*To do*.
Return exactly the listing's lines, from its first line to the line holding "edge_round = 0.4", ends included.

━━━━━ Source material

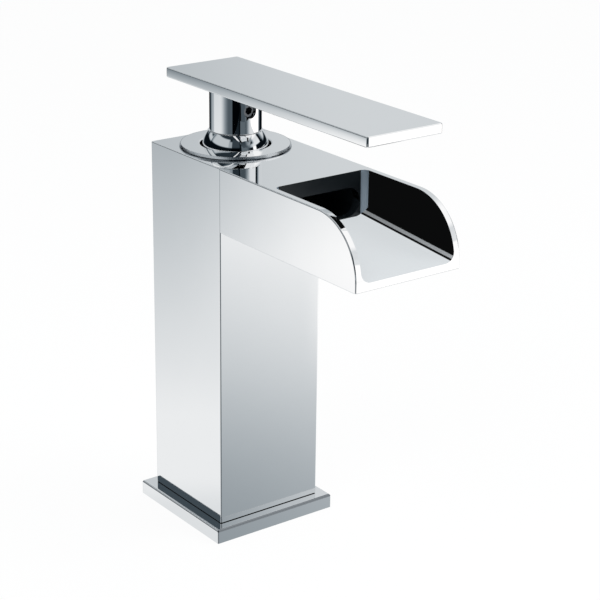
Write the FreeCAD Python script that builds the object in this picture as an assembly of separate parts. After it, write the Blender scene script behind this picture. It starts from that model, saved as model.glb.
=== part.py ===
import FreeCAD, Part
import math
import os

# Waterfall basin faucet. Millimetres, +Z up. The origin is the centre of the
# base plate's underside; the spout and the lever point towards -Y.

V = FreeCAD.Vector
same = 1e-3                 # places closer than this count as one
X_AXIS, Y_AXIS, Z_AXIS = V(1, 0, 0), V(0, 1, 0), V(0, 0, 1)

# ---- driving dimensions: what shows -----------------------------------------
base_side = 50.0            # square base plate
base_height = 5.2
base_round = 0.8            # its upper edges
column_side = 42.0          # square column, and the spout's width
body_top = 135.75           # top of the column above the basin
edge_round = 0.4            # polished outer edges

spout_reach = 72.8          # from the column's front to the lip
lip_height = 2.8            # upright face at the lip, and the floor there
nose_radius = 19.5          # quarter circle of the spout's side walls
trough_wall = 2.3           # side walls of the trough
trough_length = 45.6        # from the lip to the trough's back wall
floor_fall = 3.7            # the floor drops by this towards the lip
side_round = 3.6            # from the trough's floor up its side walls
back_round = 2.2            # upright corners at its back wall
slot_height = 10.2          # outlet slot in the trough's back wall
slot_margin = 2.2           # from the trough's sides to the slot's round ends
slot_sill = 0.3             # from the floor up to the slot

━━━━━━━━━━

*Answer to the problem*.
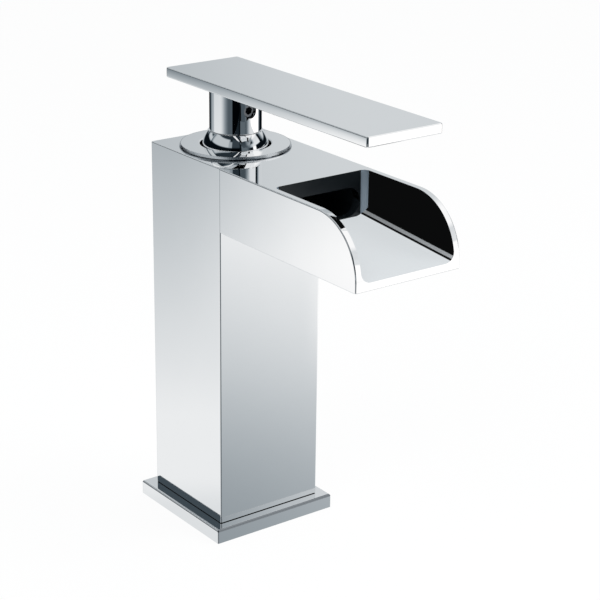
Write the FreeCAD Python script that builds the object in this picture as an assembly of separate parts. After it, write the Blender scene script behind this picture. It starts from that model, saved as model.glb.
=== part.py ===
import FreeCAD, Part
import math
import os

# Waterfall basin faucet. Millimetres, +Z up. The origin is the centre of the
# base plate's underside; the spout and the lever point towards -Y.

V = FreeCAD.Vector
same = 1e-3                 # places closer than this count as one
X_AXIS, Y_AXIS, Z_AXIS = V(1, 0, 0), V(0, 1, 0), V(0, 0, 1)

# ---- driving dimensions: what shows -----------------------------------------
base_side = 50.0            # square base plate
base_height = 5.2
base_round = 0.8            # its upper edges
column_side = 42.0          # square column, and the spout's width
body_top = 135.75           # top of the column above the basin
edge_round = 0.4            # polished outer edges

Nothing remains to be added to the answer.